这是我的第一篇小说,也许还不是最后一篇。
世界上许多出色小说,都不过是作者的幻觉,而我写的这篇却是真实的幻觉。
2010年,我以故意杀人罪未遂被判处有期徒刑十年。
十年,我在这座安静的监狱里,用了十个春夏秋冬,终于写完了这篇小说。
我在这里的编号是“1914”。
虽然,我的左臂留下一个红色的伤疤,但没有留下什么后遗症,我也没有再想过要自己结束生命。
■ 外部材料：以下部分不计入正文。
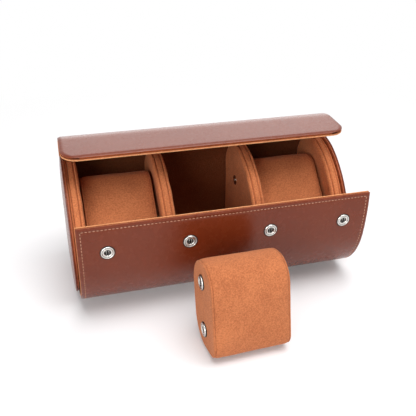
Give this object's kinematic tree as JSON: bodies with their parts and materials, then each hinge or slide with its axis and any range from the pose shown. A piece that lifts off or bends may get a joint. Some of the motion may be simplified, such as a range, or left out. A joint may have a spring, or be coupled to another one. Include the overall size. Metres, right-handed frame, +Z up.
{
  "type": "watch travel case",
  "caption": "Padded leather case with a hinged lid, a fold-down front flap and suede-lined slots that hold lift-out watch cushions between snap studs.",
  "frame": {"origin": "on the flat underside of the case, midway along its length", "axes": "+X along the case to the right, +Y to the back where the lid turns, +Z up"},
  "size_m": [0.23, 0.1878, 0.1213],
  "materials": {
    "leather": "smooth grained, soft sheen",
    "suede": "short napped microsuede",
    "board": "plain pressed fibreboard",
    "foam": "open-cell foam",
    "nickel": "bright nickel plate"
  },
  "bodies": {
    "case": {"outer_leather": "leather", "tray_shell": "board", "slot_lining_left": "suede", "slot_lining_middle": "suede", "slot_lining_right": "suede", "end_leather_left": "leather", "end_leather_right": "leather", "end_board_left": "board", "end_board_right": "board", "wall_left": "suede", "wall_right": "suede", "divider_left": "suede", "divider_right": "suede", "wall_board_left": "board", "wall_board_right": "board", "divider_board_left": "board", "divider_board_right": "board", "wall_studs_left": "nickel", "wall_studs_right": "nickel", "divider_studs_left": "nickel", "divider_studs_right": "nickel"},
    "lid": {"lid_leather": "leather", "lid_board": "board", "lid_lining": "suede", "lid_snap_studs": "nickel"},
    "front_flap": {"flap_leather": "leather", "flap_board": "board", "flap_lining": "suede", "flap_snap_sockets": "nickel", "flap_snap_backs": "nickel"},
    "cushion_left": {"cushion_left_cover": "suede", "cushion_left_core": "foam", "cushion_left_snaps": "nickel"},
    "cushion_middle": {"cushion_middle_cover": "suede", "cushion_middle_core": "foam", "cushion_middle_snaps": "nickel"},
    "cushion_right": {"cushion_right_cover": "suede", "cushion_right_core": "foam", "cushion_right_snaps": "nickel"}
  },
  "joints": [
    {"name": "lid_hinge", "type": "hinge", "parent": "case", "child": "lid", "pos_m": [0, 0.02, 0.073], "axis": [-1, 0, 0], "range_deg": [-50, 25]},
    {"name": "flap_hinge", "type": "hinge", "parent": "case", "child": "front_flap", "pos_m": [0, -0.0368, 0.00885], "axis": [1, 0, 0], "range_deg": [-38.5, 0]},
    {"name": "cushion_left_lift", "type": "slide", "parent": "case", "child": "cushion_left", "axis": [0, -0.7314, 0.682], "range_m": [0, 0.02]},
    {"name": "cushion_right_lift", "type": "slide", "parent": "case", "child": "cushion_right", "axis": [0, -0.7314, 0.682], "range_m": [0, 0.02]},
    {"name": "cushion_middle_slide", "type": "slide", "parent": "case", "child": "cushion_middle", "axis": [0, -1, 0], "range_m": [0, 0.06]}
  ]
}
面对铁窗的许多长夜,我会想起那个人,想起我的第一次的爱,也是最后一次的爱。
我曾经以为,只要有足够的勇气,就可以跨越我们之间的深沟。
可惜,那只是一个幻觉,真实的幻觉。
她,恐怕早就嫁作人妇,生了孩子,做了妈妈——不止一个?最好是一对儿女,都长得和她一样漂亮。她一定会是个好妻子,好母亲,好儿媳......
希望她彻底地遗忘我。
我放下笔,合上书稿,蜷缩在角落里,渐渐睡着了......
“1914!”
忽然,狱警在监房的铁窗外喊我的名字,
今天,是我刑满释放出狱的日子。
刑期是从被羁押那天开始算起,也就是从2010年的平安夜,到2020年的平安夜。我从狱警手里换上一套便服,感觉不穿囚服还有些难过。我背起挎包,走出层层把守的铁门,来到监狱外的空地。我伸开双手看着自由的天空,与监狱里的天空并没太大区别。
可惜,我没有看到那个人。
冰冷的雪籽,再次被北风席卷而来,无情地打在脸上。
当我穿过监狱大门外的田野,走向长途汽车站的时候,一辆汽车开到我的身边停下。
车窗迅速摇下来,露出一张略显陌生的脸,开车的男人大叫一声:“喂!阿秋!”
我愣了一下,弯下腰仔细辨认他的脸。
“你不认识我了?我是古飞!”
原来是他啊,时间真是砸在脸上的板砖,原来干巴消瘦的他,居然成了一个过早发福的胖子,看来这十年来他过得还滋润。